İşçi Partisi çok sola kaydı. Kendimi Kadima gibi partilerin hiç birinde göremiyorum. Dolayısıyla “Sorumlu(luk sahibi) Yetişkinler” adını vereceğimiz ve benim gibi tecrübeli kişilerin üyesi olacağı bir vakıf kurmayı tasarladım. Bu vakfın siyasi ortama katkısı olabileceğini düşünüyorum. İsrail’de toplumun yüzde 15’i 65 yaşın üzerinde. Aralarında epey dinamik unsurlar mevcut. Yaşın verdiği itidal ve bilgelikten toplumun istifade edebilmesi önemli.
Filistinlilerle Barış
Günümüz şartlarında İsrail-Filistin barışı gerçekçi bir seçenek midir?
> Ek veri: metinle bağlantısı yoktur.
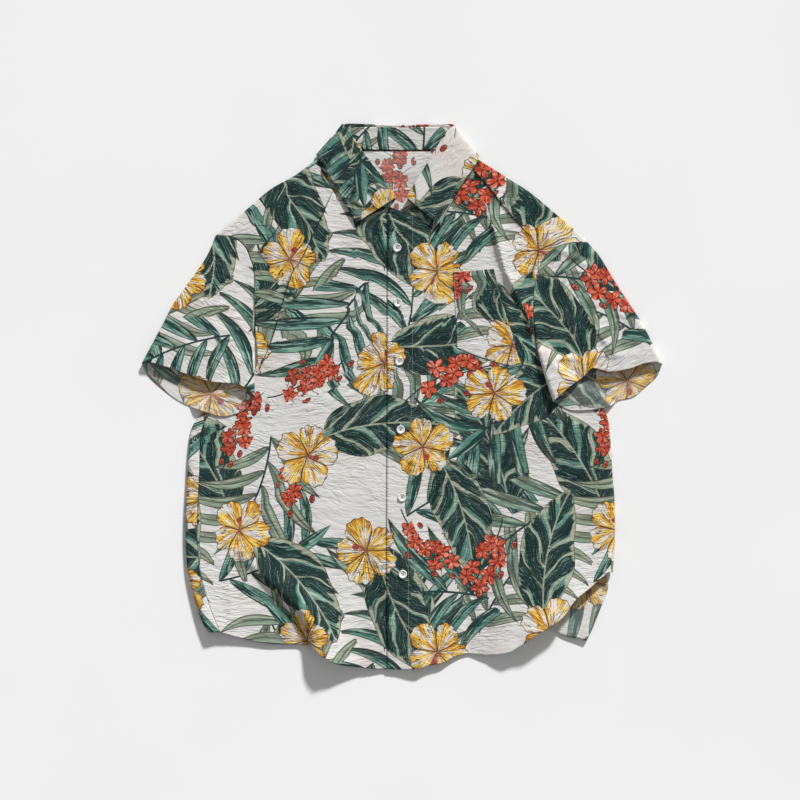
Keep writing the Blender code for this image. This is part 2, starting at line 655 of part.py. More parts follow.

Öyle olması gerekir. Ama Filistinliler İsrail ile pazarlık ederek bir şey elde etmek yerine Birleşmiş Milletlere giderek pazarlığı zora sokuyorlar. Onlar devletleşme süreçlerini erteledikçe ilave yerleşimler inşa ediliyor ve pazarlık edilecek alan azalıyor. Maalesef Arap kültüründe ‘uzlaşma’ kelimesinin karşılığı yok.
İsrail ile Filistinliler arasında bir barış imzalanırsa Gazze ile Batı Şeria arasında insan ve mal hareketleri bir güvenlik sorunu yaratır mı?
Bence yaratmaz. Yeterki barış olsun.
Günün birinde Ürdün’deki mevcut rejimin yıkılıp orasının bir Filistin devletine dönüşme ihtimali var mı?
Bu ihtimal mevcut. O zaman Filistin devleti bugünkü Ürdün’ü, Batı Şeria’yı ve Gazze’yi kapsayan bir devlet olur.
Bize vakit ayırdığınız için size gazetemiz Şalom ve okurları adına teşekkür ediyorum.